Input for this task:

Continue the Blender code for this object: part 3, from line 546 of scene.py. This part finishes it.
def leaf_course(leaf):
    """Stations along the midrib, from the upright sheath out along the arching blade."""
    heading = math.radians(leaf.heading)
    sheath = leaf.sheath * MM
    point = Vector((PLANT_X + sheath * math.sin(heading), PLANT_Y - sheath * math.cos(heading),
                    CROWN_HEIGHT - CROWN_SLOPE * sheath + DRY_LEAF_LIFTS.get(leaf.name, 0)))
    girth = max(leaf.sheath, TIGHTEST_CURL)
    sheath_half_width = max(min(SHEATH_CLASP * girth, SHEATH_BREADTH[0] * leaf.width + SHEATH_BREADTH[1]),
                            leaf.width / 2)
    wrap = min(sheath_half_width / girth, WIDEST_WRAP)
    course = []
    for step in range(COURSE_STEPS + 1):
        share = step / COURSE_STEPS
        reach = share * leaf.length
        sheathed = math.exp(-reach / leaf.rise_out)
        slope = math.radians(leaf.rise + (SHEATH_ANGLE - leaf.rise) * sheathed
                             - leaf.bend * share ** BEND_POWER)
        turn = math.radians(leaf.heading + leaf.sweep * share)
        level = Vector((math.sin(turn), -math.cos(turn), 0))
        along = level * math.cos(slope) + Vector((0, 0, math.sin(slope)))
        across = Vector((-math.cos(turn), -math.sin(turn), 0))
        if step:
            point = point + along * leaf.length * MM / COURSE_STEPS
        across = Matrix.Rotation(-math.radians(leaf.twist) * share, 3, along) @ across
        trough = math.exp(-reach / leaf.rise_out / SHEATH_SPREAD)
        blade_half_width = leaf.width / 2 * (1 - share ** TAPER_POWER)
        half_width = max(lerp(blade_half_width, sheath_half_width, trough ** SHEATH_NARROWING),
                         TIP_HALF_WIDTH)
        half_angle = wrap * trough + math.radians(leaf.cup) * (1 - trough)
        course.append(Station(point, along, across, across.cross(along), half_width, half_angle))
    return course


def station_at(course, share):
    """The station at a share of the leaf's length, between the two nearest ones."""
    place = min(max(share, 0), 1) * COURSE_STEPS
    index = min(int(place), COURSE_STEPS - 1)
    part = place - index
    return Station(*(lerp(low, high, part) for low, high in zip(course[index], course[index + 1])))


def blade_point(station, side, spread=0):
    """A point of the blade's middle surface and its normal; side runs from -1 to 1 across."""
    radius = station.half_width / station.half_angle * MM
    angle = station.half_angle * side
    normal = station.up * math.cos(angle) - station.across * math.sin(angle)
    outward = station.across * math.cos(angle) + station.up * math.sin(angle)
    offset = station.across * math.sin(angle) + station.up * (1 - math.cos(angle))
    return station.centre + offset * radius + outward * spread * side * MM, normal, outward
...
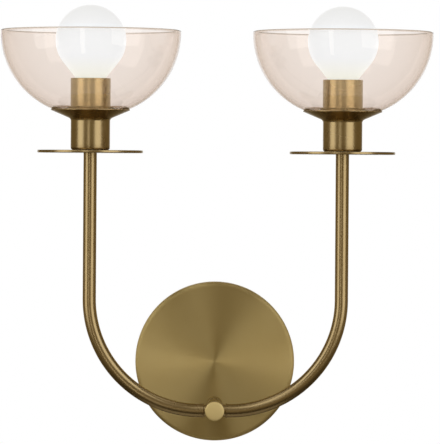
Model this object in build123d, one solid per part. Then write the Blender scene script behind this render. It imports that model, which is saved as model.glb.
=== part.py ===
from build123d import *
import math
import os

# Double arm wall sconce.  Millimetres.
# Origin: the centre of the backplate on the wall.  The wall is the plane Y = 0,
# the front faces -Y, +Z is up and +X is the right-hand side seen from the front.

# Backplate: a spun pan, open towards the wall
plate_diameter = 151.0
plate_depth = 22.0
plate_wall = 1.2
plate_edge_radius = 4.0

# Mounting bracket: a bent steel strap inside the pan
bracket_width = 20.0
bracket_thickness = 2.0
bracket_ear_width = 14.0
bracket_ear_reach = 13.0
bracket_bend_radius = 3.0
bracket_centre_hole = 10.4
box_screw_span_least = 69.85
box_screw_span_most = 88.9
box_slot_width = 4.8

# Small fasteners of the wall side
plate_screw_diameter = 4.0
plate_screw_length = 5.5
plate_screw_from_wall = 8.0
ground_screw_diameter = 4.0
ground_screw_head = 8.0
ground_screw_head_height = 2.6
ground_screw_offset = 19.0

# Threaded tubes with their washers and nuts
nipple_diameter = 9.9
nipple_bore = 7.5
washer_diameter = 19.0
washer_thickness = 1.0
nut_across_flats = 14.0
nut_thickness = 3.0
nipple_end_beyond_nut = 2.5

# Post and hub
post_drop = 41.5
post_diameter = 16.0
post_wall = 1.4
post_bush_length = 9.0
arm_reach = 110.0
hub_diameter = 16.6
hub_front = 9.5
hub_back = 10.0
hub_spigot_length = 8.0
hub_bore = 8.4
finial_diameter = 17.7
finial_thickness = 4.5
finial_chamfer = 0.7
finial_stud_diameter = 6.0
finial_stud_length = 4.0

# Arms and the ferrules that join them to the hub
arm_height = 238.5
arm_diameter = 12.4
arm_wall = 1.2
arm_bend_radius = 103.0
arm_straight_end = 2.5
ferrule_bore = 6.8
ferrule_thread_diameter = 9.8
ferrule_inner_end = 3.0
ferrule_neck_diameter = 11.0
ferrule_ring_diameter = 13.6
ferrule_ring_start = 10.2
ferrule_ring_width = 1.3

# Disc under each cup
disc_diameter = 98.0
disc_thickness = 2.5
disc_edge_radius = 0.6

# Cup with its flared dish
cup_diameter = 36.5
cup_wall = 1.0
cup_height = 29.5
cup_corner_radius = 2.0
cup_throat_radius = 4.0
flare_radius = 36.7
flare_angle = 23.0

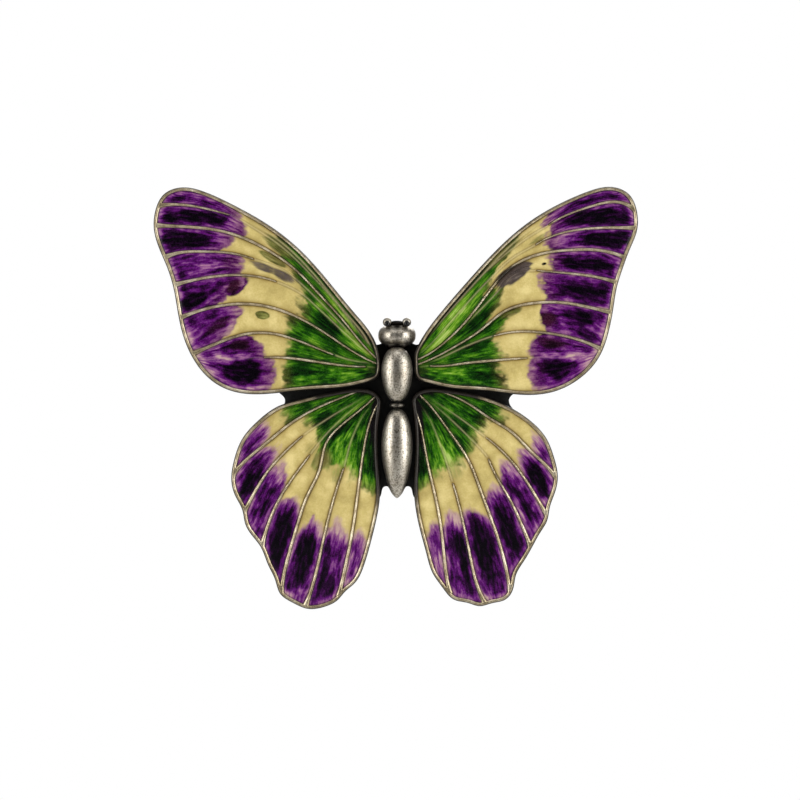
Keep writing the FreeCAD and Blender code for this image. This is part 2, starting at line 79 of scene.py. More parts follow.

Problem to solve:
Which lines hold the word "code"? Copy every one of them.

Complete response:
Continue the Blender code for this object: part 3, from line 546 of scene.py. This part finishes it.
Keep writing the FreeCAD and Blender code for this image. This is part 2, starting at line 79 of scene.py. More parts follow.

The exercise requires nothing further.